薄いので最初は小さく穴を開け、少しずつ広げていきます

胴と燃焼室の接続

ケーキ型の外径は12cmφ、ペンキ缶の口の内径は12.5cmφでそのままではケーキ型が落ち込んでしまうので、止めるために工夫が必要です。初めはアルミのリベットで止めたり耐熱パテで隙間を埋めて止める方法を考えていましたが、耐熱性が足りなかったり、隙間から熱した空気が燃焼室に入らずそのまま逃げてしまうことから、ケーキ型の底の折り返し同様にペンキ缶の口の折り返しをニッパーで1㎝間隔に切って、内側に狭めてケーキ型の上端の縁を受け止めて押さえることにしました。

ペンキ缶にケーキ型
をはめ込んで固定(上から見ると・・・)

下から見ると・・・

切れ目をケーキ型に打ち付けてすぼめます(下から見ると・・・)

拡大してみました

耐熱性の問題

工作中に大きな不安に突き当たりました。耐熱温度です。単純に木材の燃焼温度は200~250℃と思っていたので、初めはペンキ缶とケーキ型、ケーキ型同士をアルミのリベットや車のマフラー用の耐熱パテで接続すれば良いと簡単に考えていましたが、念のため調べ直したところ「木材の引火点は240℃~270℃だが炭化し始めが300℃、炭が灰になるのが500℃」、「焚き火の温度は最大1000~1200℃くらい」・・・、金属の融点も「SUS1300~1400℃、鉄1500℃、アルミ660℃、トタンの亜鉛400℃、ブリキのスズに至っては200℃」・・・。たまたまペンキ缶があったから自作を思い立ったのにペンキ缶自体耐熱性が足りないのでは無理だよね・・・いや待て、ブリキは鉄にスズメッキしたもの、熱でメッキが取れても別に構わないのでは?

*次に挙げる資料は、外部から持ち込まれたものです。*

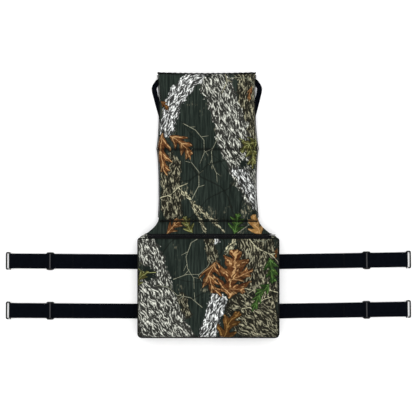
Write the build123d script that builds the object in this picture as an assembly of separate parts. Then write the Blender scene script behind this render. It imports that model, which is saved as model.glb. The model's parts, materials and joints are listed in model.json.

すでにペンキ缶にもケーキ型にも穴を開けてしまっているし、何とか工夫してビス、ボルトで止めることにして作り続けたのがこれです。

 

一応完成

 燃焼室の2つのケーキ型はマイクロビスで止めましたが、上から薪を落とした衝撃などで外れてしまうと困ります。どうせ分解収納できない作りなので胴の内側3ヵ所にL字金具をつけて燃焼室の底を支えてしまうことにしました。

ペンキ缶の胴と燃焼室の接続は先に説明した通り、ペンキ缶の口の折り返しを1㎝きざみで切って、ケーキ型の上端の縁が引っかかるように内側から当て木をして強く叩きしっかり内側にすぼめました。

灰受けは底を抜いたペンキ缶にすっぽり入る、これも手持ちのソロキャン道具から探し出したSUS製の100均皿をそのまま使うことにしました。この100均皿、上に載せれば燃焼室の口をすっぽり覆うので、焚き火の後始末にも良さそうです。

燃焼室が落ちないよう下から押さえました

小型2次燃焼ストーブのセットです



底に敷く灰受け皿は蓋にも良い感じでした

上に乗せる五徳は後で考えることにして、これで一応完成としました。外径15.5cm、高さ15cm、燃焼室の内径12cmφ、深さ12cmの自称2次燃焼ストーブですが夜目遠目では「らしく」見えそうです。ペンキ缶の取っ手をそのまま残したのでぶら下げて持ち運べます。作業時間は実質6~7時間ほどだったでしょうか。

結局ほとんどを手持ちの材料で作り上げたので新たにかかった材料費は燃焼室の底を支えるL字アングル3個110円のみでしたが、全て買い揃えたとしてもペンキ缶600円くらい、ケーキ型・皿330円、マイクロネジ110円、計1200円くらいの計算です。

 

試しに短時間燃やしてみたら、一応2次燃焼らしき炎も見えましたが、継続して2次燃焼するか、耐熱性や耐久性も不安です。実際に焚き火をしてみて改めて結果を報告します。